As to the dumbing down of exams since the 1970s / early 80s (my o-level was in 77), I tend to agree.  I did an AS in Classical Civilisations a couple of years ago and I must admit I was supprised at how easy it was, but that could be that I am older and have more experiance than when I originally took my a-levels in 1980
- By Daisy [gb] Date 18.08.09 12:29 UTC

> Do you remember (early 90s I believe - it was in all the newspapers) when a question from a 1975 O-level maths exam was included in the A-level GCSE maths


I did Pure and Applied Mathematics at A Level in 1973. My son did Mathematics and Further Mathematics A Levels in 2001 with both at A grade.

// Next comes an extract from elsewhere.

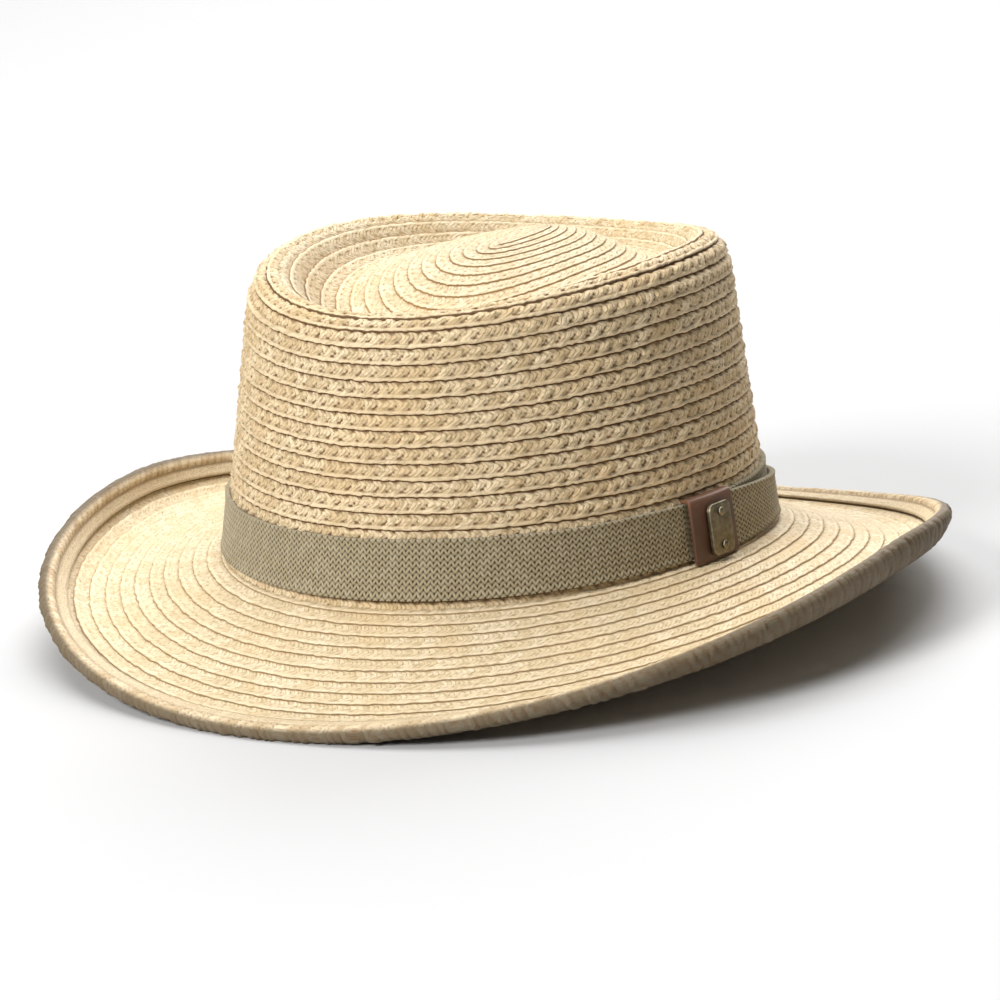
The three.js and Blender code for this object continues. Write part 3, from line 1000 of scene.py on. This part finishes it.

He has looked at my examination papers some while ago and agreed that my questions were more difficult :) :)

JG - I too used a slide rule at school :) :) We had to purchase one when we started at the school aged 11 :) :) I didn't have a calculator until about 1975 when my father bought me one secondhand :) :) So, like you, managed two A level maths without one :) :)

Daisy
- By Tadsy Date 18.08.09 12:48 UTC
My parents had me quite late on in life (I have older siblings), and my Mum used to make me recite the times tables on the way to, and from school. As you say - they never leave you.

Listening to the radio a couple of weeks ago, the presenters were discussing times tables, and that 7's and 9's were particularly difficult for them. They were put on the spot with a "what's 7 x 9?" question, and I was amazed they had to go through the 9 times table from the start before they reached the answer.